-- START Records --

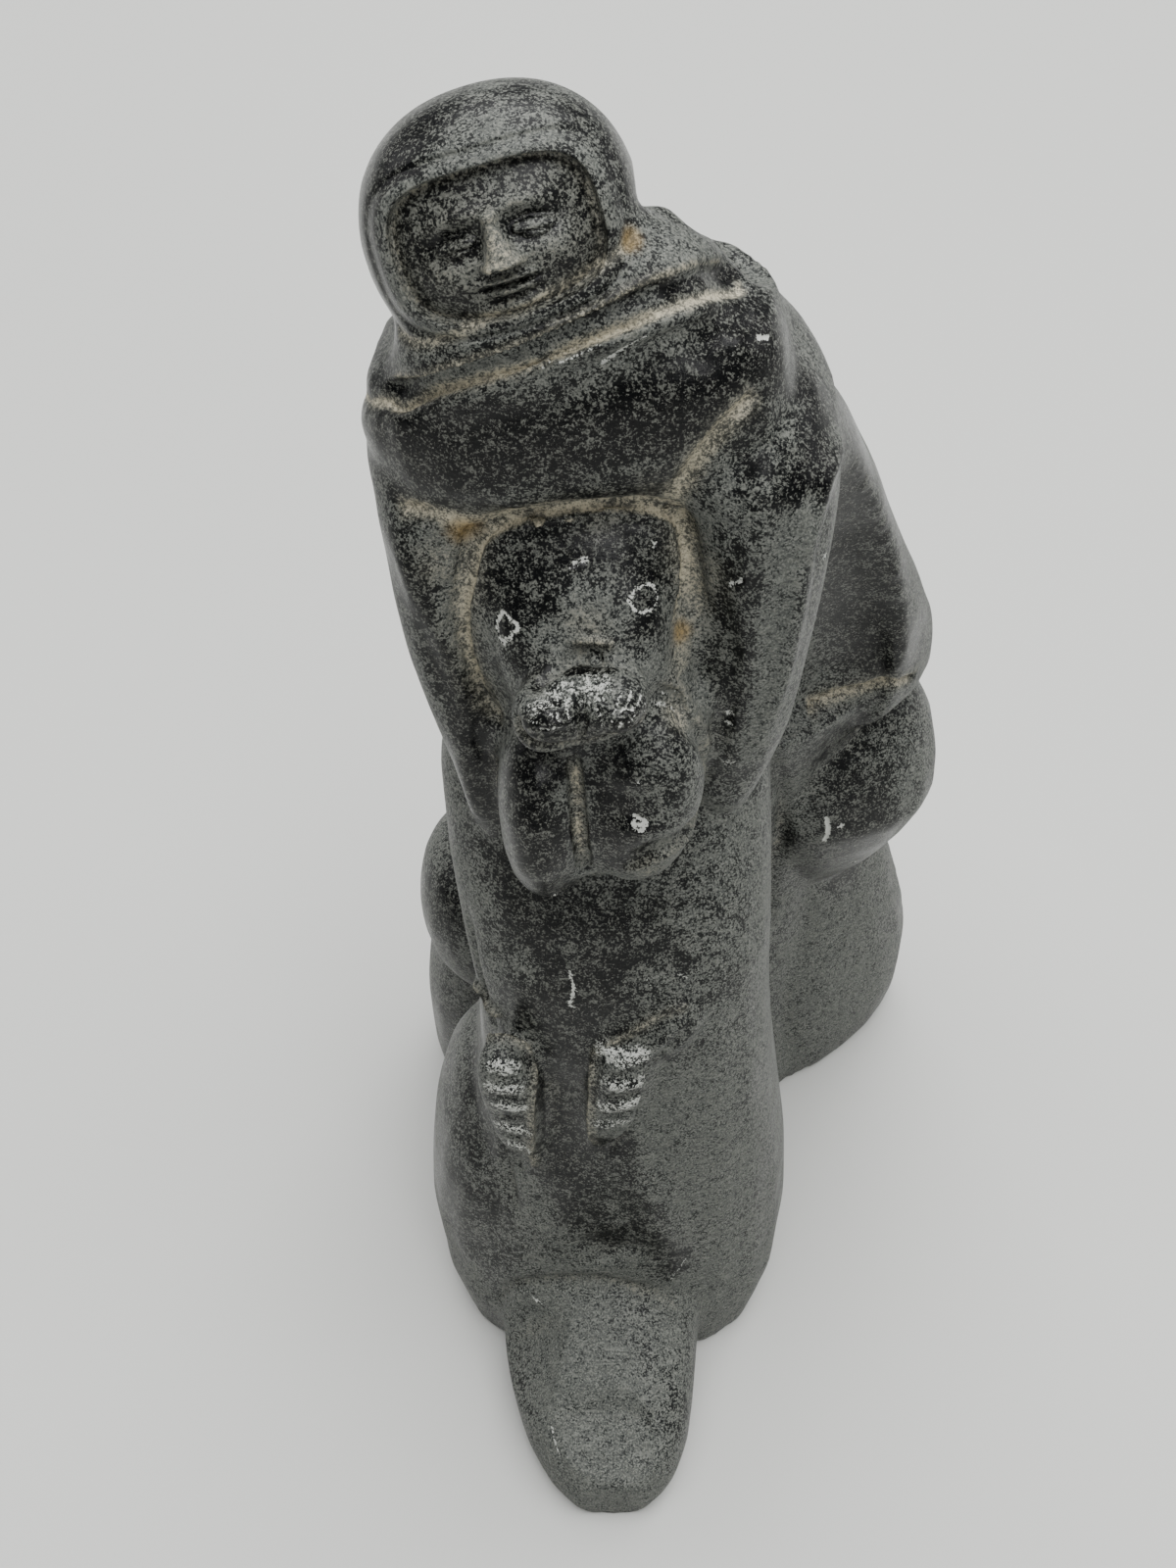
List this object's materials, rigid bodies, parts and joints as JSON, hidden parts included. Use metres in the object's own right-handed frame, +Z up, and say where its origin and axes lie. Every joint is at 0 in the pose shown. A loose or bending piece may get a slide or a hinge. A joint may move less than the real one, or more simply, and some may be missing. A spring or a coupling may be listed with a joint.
{
  "type": "stone carving of a hunter with a seal",
  "caption": "Dark soapstone carving of a hunter in a hooded parka who holds a seal upright by its chin, resting on its own flat underside.",
  "frame": {"origin": "bottom centre of the bounding box, on the plane of the flat underside", "axes": "+Z up, -Y towards the viewer whom the hunter and the seal face, +X to that viewer's right"},
  "size_m": [0.0736, 0.101, 0.1864],
  "materials": {
    "soapstone": "dark grey speckled soapstone, hand polished to a satin sheen, duller near the ground"
  },
  "bodies": {
    "root": {"hunter_carving": "soapstone"}
  },
  "joints": []
}
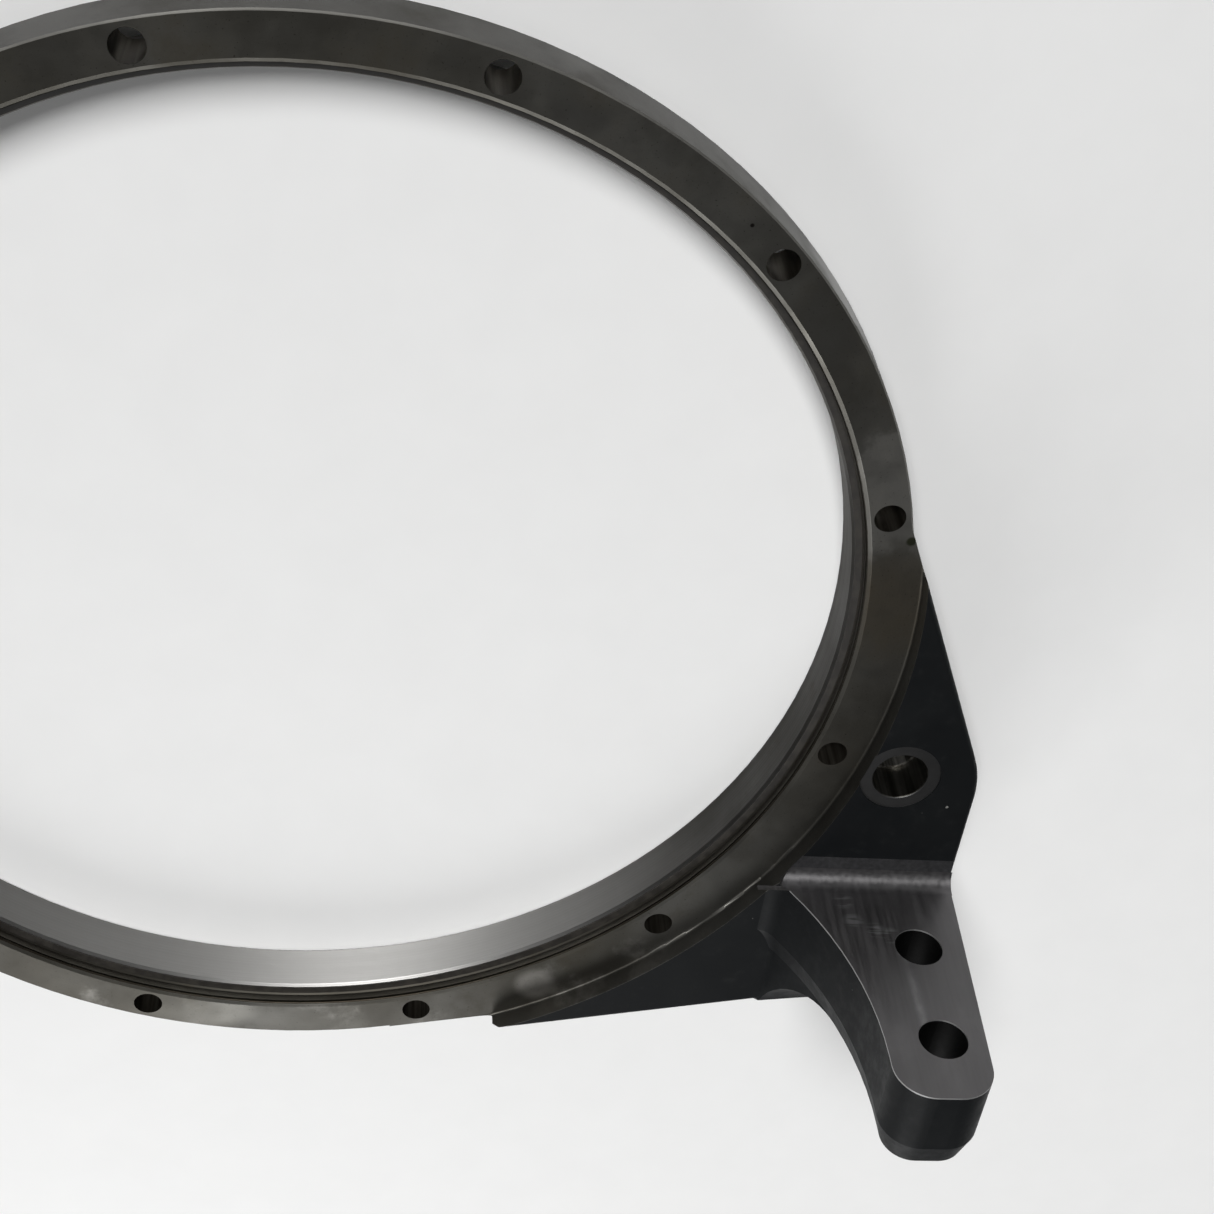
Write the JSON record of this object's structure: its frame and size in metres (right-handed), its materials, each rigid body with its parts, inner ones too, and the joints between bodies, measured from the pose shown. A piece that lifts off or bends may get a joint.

-- END Records --

Task statement: In this exercise, repeat all entries exactly.

Result of this exercise:
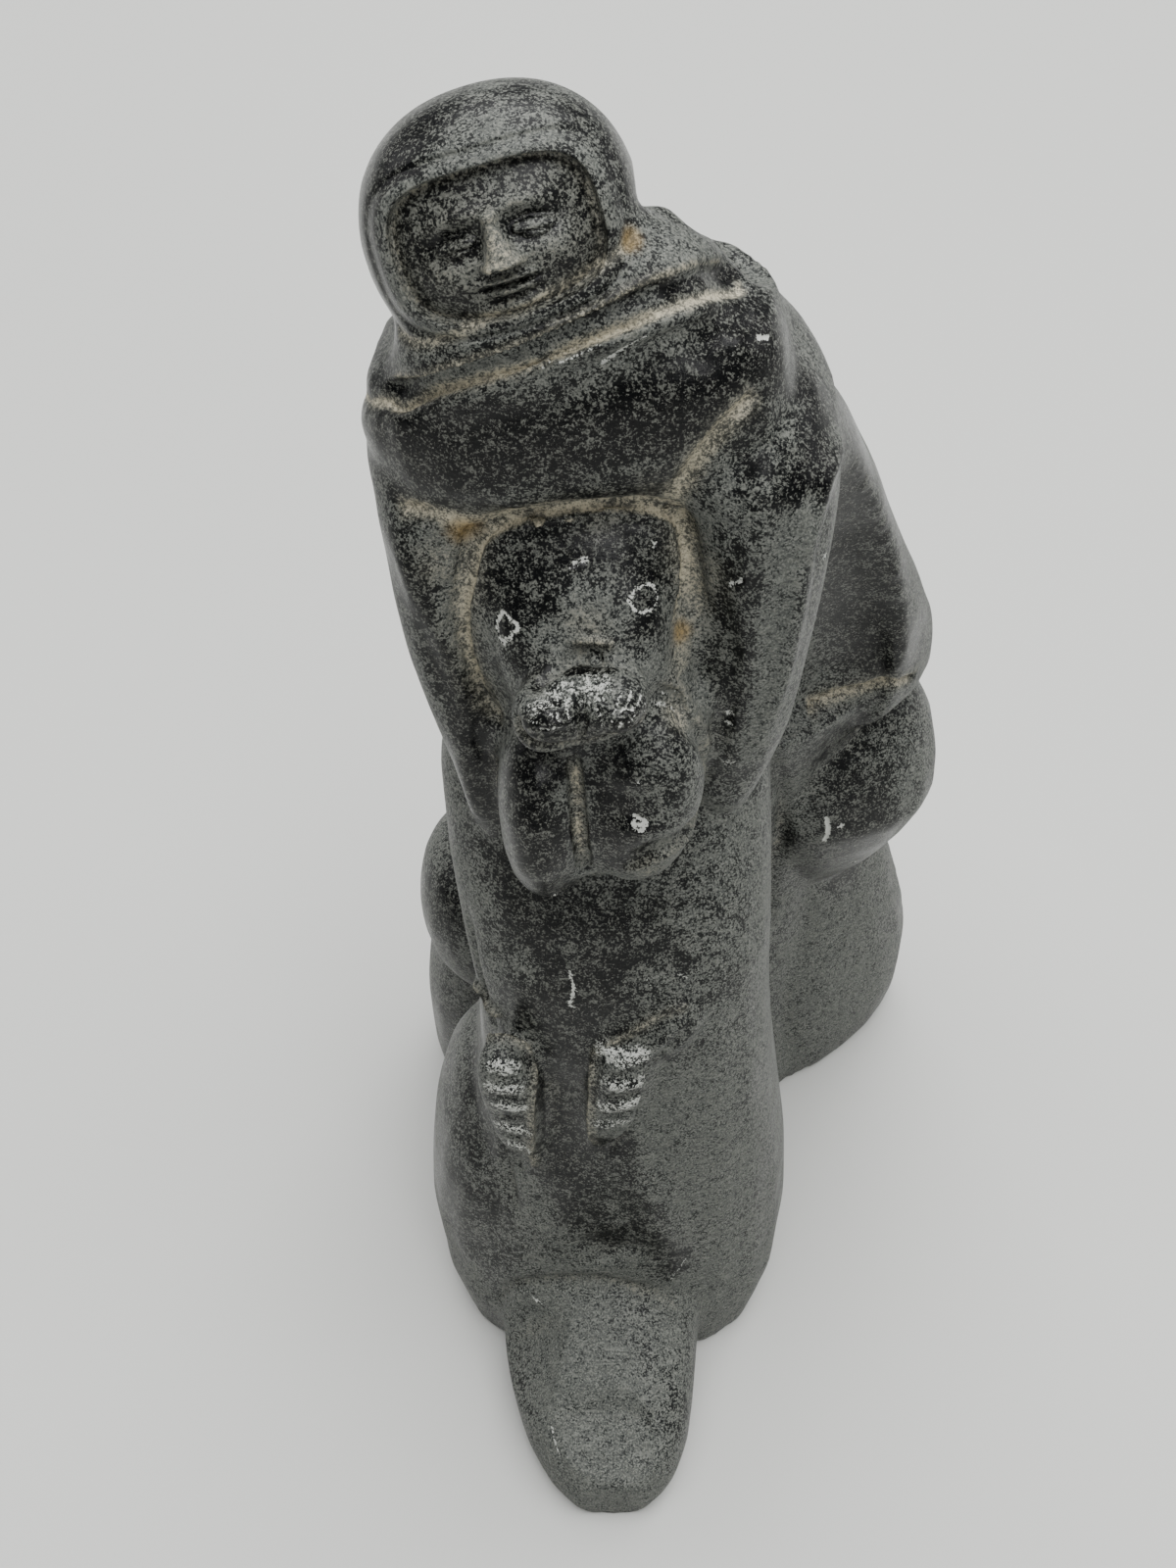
List this object's materials, rigid bodies, parts and joints as JSON, hidden parts included. Use metres in the object's own right-handed frame, +Z up, and say where its origin and axes lie. Every joint is at 0 in the pose shown. A loose or bending piece may get a slide or a hinge. A joint may move less than the real one, or more simply, and some may be missing. A spring or a coupling may be listed with a joint.
{
  "type": "stone carving of a hunter with a seal",
  "caption": "Dark soapstone carving of a hunter in a hooded parka who holds a seal upright by its chin, resting on its own flat underside.",
  "frame": {"origin": "bottom centre of the bounding box, on the plane of the flat underside", "axes": "+Z up, -Y towards the viewer whom the hunter and the seal face, +X to that viewer's right"},
  "size_m": [0.0736, 0.101, 0.1864],
  "materials": {
    "soapstone": "dark grey speckled soapstone, hand polished to a satin sheen, duller near the ground"
  },
  "bodies": {
    "root": {"hunter_carving": "soapstone"}
  },
  "joints": []
}
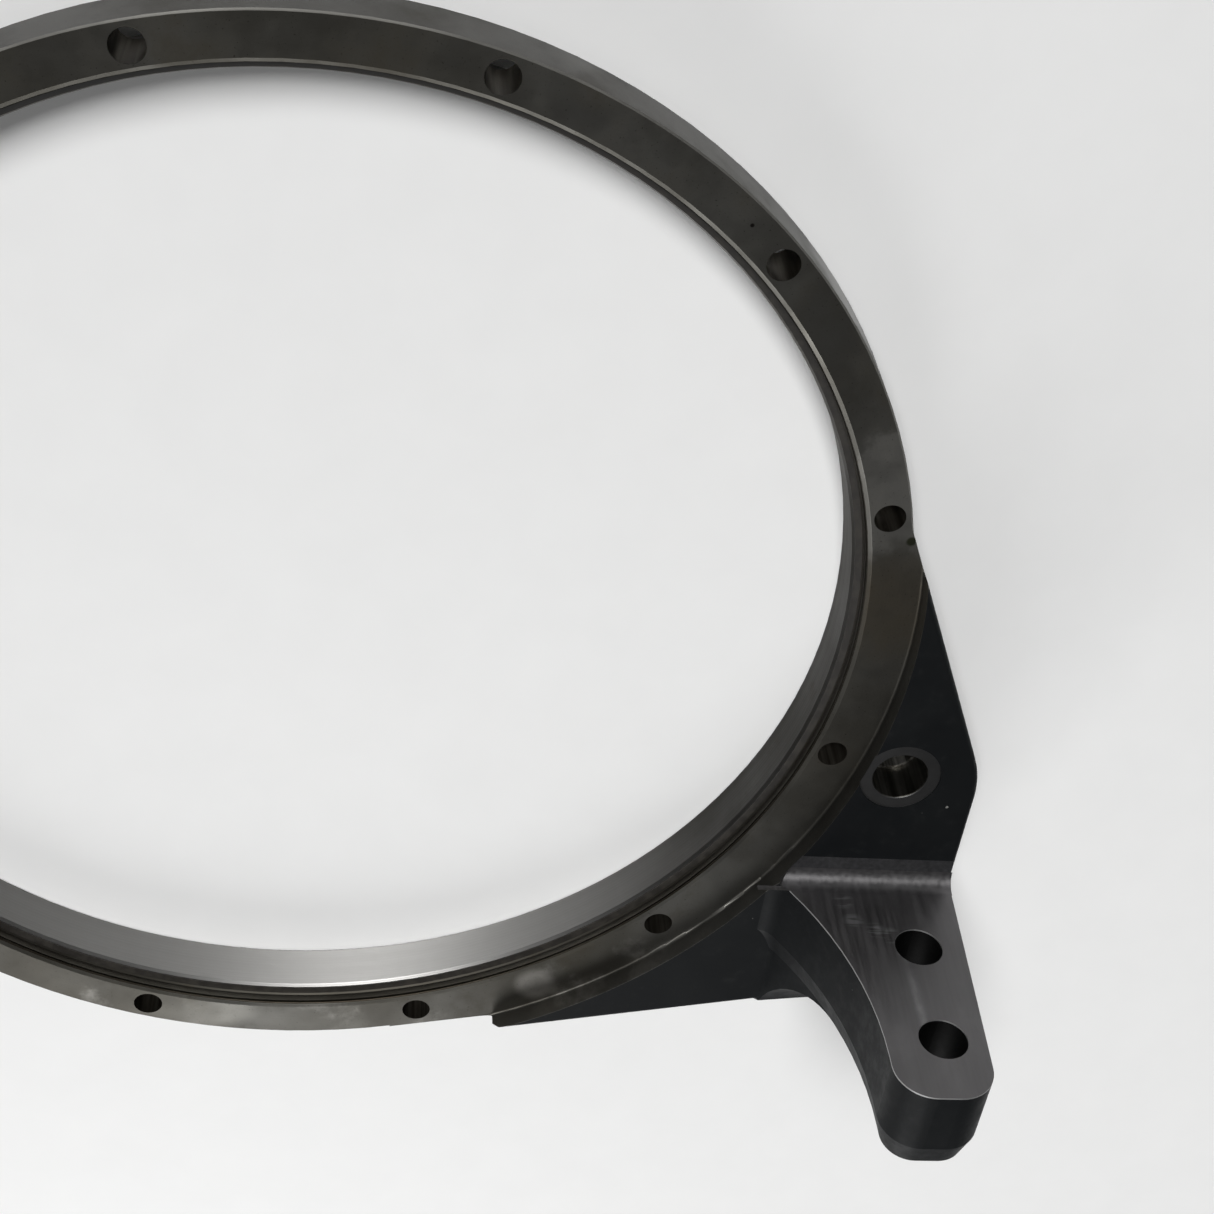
Write the JSON record of this object's structure: its frame and size in metres (right-handed), its materials, each rigid body with its parts, inner ones too, and the joints between bodies, measured from the pose shown. A piece that lifts off or bends may get a joint.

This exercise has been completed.